- Born: Gertrude Pocte March 9, 1878 Happy Jack, Louisiana, US
- Died: February 20, 1970 (aged 91–92) New Orleans, Louisiana, US
- Occupation: Businesswoman
- Spouses: Clem Geddes; William A. Willis;

= Gertrude Pocte Geddes Willis =

American funeral director (1878–1970)

Gertrude Pocte Geddes Willis (March 9, 1878 – February 20, 1970) founded the Gertrude Geddes Willis Life Insurance Company and Gertrude Geddes Willis Funeral Home in New Orleans, Louisiana. She was one of the first women funeral directors in New Orleans.

==Biography==
Willis née Pocte was born in Happy Jack, Louisiana, on March 9, 1878, the daughter of Oscar Pocte and Louisa Woods Pocte.

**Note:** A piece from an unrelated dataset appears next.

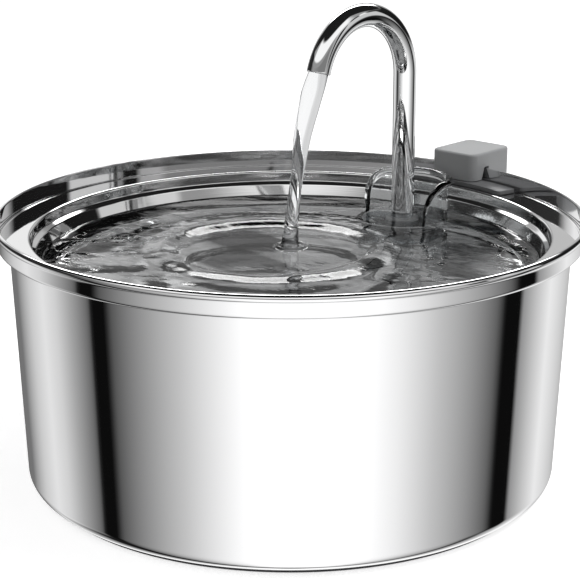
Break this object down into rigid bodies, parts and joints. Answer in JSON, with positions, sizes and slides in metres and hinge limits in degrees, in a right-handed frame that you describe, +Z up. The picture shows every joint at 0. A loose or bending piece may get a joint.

Her first husband Clem Geddes was in the funeral business. The couple partnered with Arnold Moss to form a company that sold insurance as well as owning a funeral home.

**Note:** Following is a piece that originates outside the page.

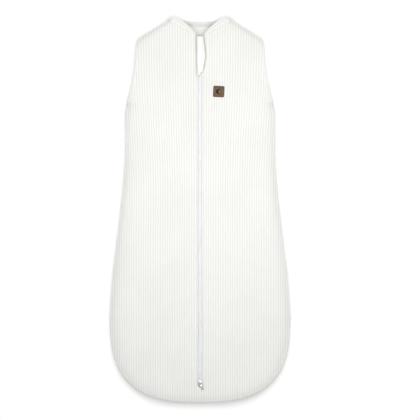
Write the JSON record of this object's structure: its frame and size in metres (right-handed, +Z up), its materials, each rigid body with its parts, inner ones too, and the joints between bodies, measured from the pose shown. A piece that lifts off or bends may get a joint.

After Clem Geddes died in 1913, she married William A. Willis. In 1940, she renamed the business the Gertrude Geddes Willis Funeral Home and Life Insurance Company. When William A. Willis died, Gertrude continued running the company, expanding its services.

Geddes was a member of the NAACP, the YWCA, and the Ladies Auxiliary of the Knights of Peter Claver.

She died on February 20, 1970, in New Orleans.